I just noticed that Darryl’s sick of this thread, and it’s his forum, so I’ll leave it at that.
Yes, Christian, that’s basically right. In my view, white identity politics has arisen largely as a reaction to identity political overreach by the left in recent years, and it will continue to grow as long as we continue down that path. I don’t want to live in a country rife with ethnic conflict, but that is where many people seem intent on dragging us. My criticism of libertarians like Woods (whom I like) generally has to do with their ignorance of and lack of concern for questions of identity. Americans tend to think in purely individualistic terms, and imagine that everyone else is ready or willing to do the same. In my view, this assumption has led us down destructive paths both domestically and internationally (imagine Rummy’s shock when Iraqis didn’t jump at the opportunity to leave behind tribal and sectarian identities to become rootless Americanized individuals). Democracies and republics with a strong core national identity will eventually break down into calcified competing groups. These might be ideological in other cases (Europe is dealing with religious/cultural questions different from our own due to the influx of Muslims), but for various historical reasons it’s broken down by race and ethnicity in the US.
I point at the election of Trump at say to leftists practicing identity politics, “See? You see what you’re doing?” Asking someone like dude to take any responsibility when politics don’t go his way seems to be asking too much, especially when it’s so much more gratifying to imagine that the people who disagree with you about why things are happening are orcs coming from a place of abject moral poverty.
I attempted to explain my position to him, but I hope it’s also clear that I’m not interested in his or anyone else’s pieties or their attempts to signal them. I live in a society and a civilization that is coming apart along seams of identity that have become fundamental to our politics. It was kind of an annoying political game before, but now the majority populations across the Anglo and European worlds have started to reawaken to themselves, and that can only end in horror if it continues on. Unfortunately, the identity left doesn’t understand that, this far along in the process, screaming and denouncing and cursing and name-calling is no longer going to accomplish anything except to make the rifts deeper and the problems worse.

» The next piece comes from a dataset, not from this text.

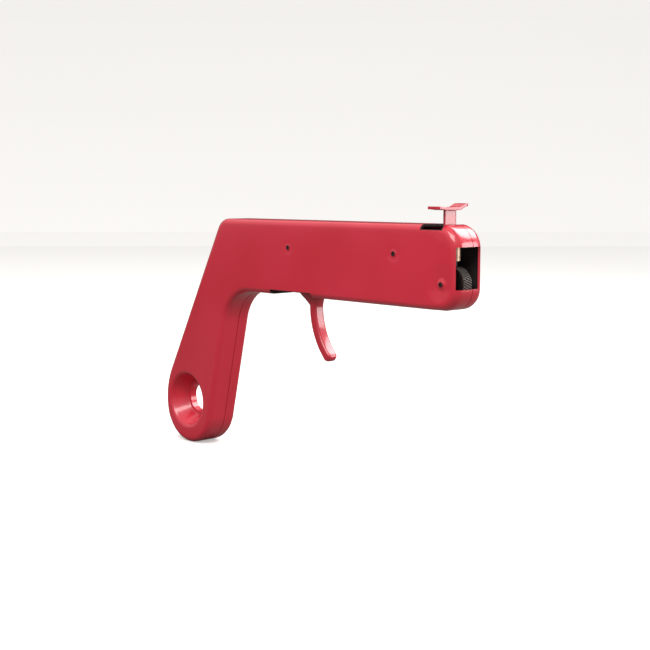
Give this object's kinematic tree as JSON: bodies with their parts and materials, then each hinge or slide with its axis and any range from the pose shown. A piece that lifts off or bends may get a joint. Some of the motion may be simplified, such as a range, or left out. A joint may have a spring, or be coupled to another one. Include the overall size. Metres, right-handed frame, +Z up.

Also, I’ll get back to your email as soon as I’m done with this episode. Should be by Sunday night.
Re the above: preach.
Re the email: take your time.
Re the episode: can’t wait.
You have to be a “moral totalitarian” to hold any sort of a consistent moral worldview. If one thinks slavery is wrong for example, that begrudges one to end slavery everywhere, without respect for local cultural acceptance of slavery.
You’ve very clearly and repeatedly stated you support ethno nationalism, and citizenship policies which discriminate based on ethnicity. This alone qualifies as support for jim crow style policies, given that immigrants will be afforded different rights based on their ethnicity.
It’s pretty clear that you’re not just describing white identity politics, you’re actively promoting them.
Saw your Camus tweet. Don’t do it, feel better.